A still more annoying extension is Sxipper. While described on Firefox Add-ons as a password manager, Sxipper is actually an identity manager that also controls the information given to forms and allows you to create different profiles or collections of personal information that you can give out as you choose.

Left to your local hard drive, this functionality might be useful, if in advance of most users’ needs. However, Sxipper also includes options to send usage statistics and profiles of forms to the company behind the extension. Because the form profiles enhance the extension, users might be tempted to share this personal information. While I have no reason to mistrust Sxipper (in fact, I know several people who work there, or have done so), the concept of trusting some of your security to someone else is simply irreconcilable with basic security principles.

Sxipper is not so much an extension as a hostile takeover of your copy of Firefox, intruding into almost all your Web activities.

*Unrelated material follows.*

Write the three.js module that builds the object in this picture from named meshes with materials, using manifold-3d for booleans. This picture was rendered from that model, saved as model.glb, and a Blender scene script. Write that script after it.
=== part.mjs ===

By displaying the Sxipper logo on every form on every Web page, the extension’s default settings transform Firefox into an extended ad for the company.

I could give other examples, such as Jeteye and Wot, where the story is much the same. Such things are not what I sign up for when I install an extension. I don’t wear corporate T-shirts, I don’t want to be press-ganged into somebody else’s entrepreneurial dream, and I definitely don’t want a corporately branded Web browser.

In contrast to these underhanded efforts, I have more respect for Sun Microsystems, which, after a period of releasing OpenOffice.org extensions under proprietary licenses, finally had the sense to release them under free licenses — and with only “Sun” in the name and the occasional logo to remind you of their origins.

Let the downloader beware

Mozilla does warn that it has a policy of taking no responsibility for what you download. Its Legal Notice page clearly warns that:

Mozilla has not reviewed, and cannot review, all of the material, including computer software, available on or by means of Mozilla’s websites, and cannot therefore be responsible for that material’s content, use or effects. By operating its websites, Mozilla does not represent or imply that it endorses the material there available, or that it believes such material to be accurate, useful or non harmful.

It also tries to bind the developers of extensions by suggesting that, by uploading to the Firefox Add-on site, they are promising that their work is not malicious.

But I can’t help wondering how many people read such pages, or remember them for very long. And, while the examples here are annoying rather than harmful, you don’t need to extend them very far to see why Firefox extensions are such a concern to security experts.

Admittedly, all I need to do to avoid proprietary extensions is to exercise a little caution and read the licenses, but I became careless because I thought I was in a safe place. In my calmer moments, I tell myself that Mozilla has every right to open the possibility of extensions to any possible license — and it does warn me, even if I have to hunt for the warning.

I can even rationalize Mozilla’s policy as catering to as wide a variety of personal preferences as possible, just as the Debian distribution does by including both free and non-free software. But where Debian makes the difference in licenses clear by putting free and non-free software in different repositories, Mozilla lumps them altogether. So, deep down, it still feels like I’m been misled, my trust betrayed, and my time wasted.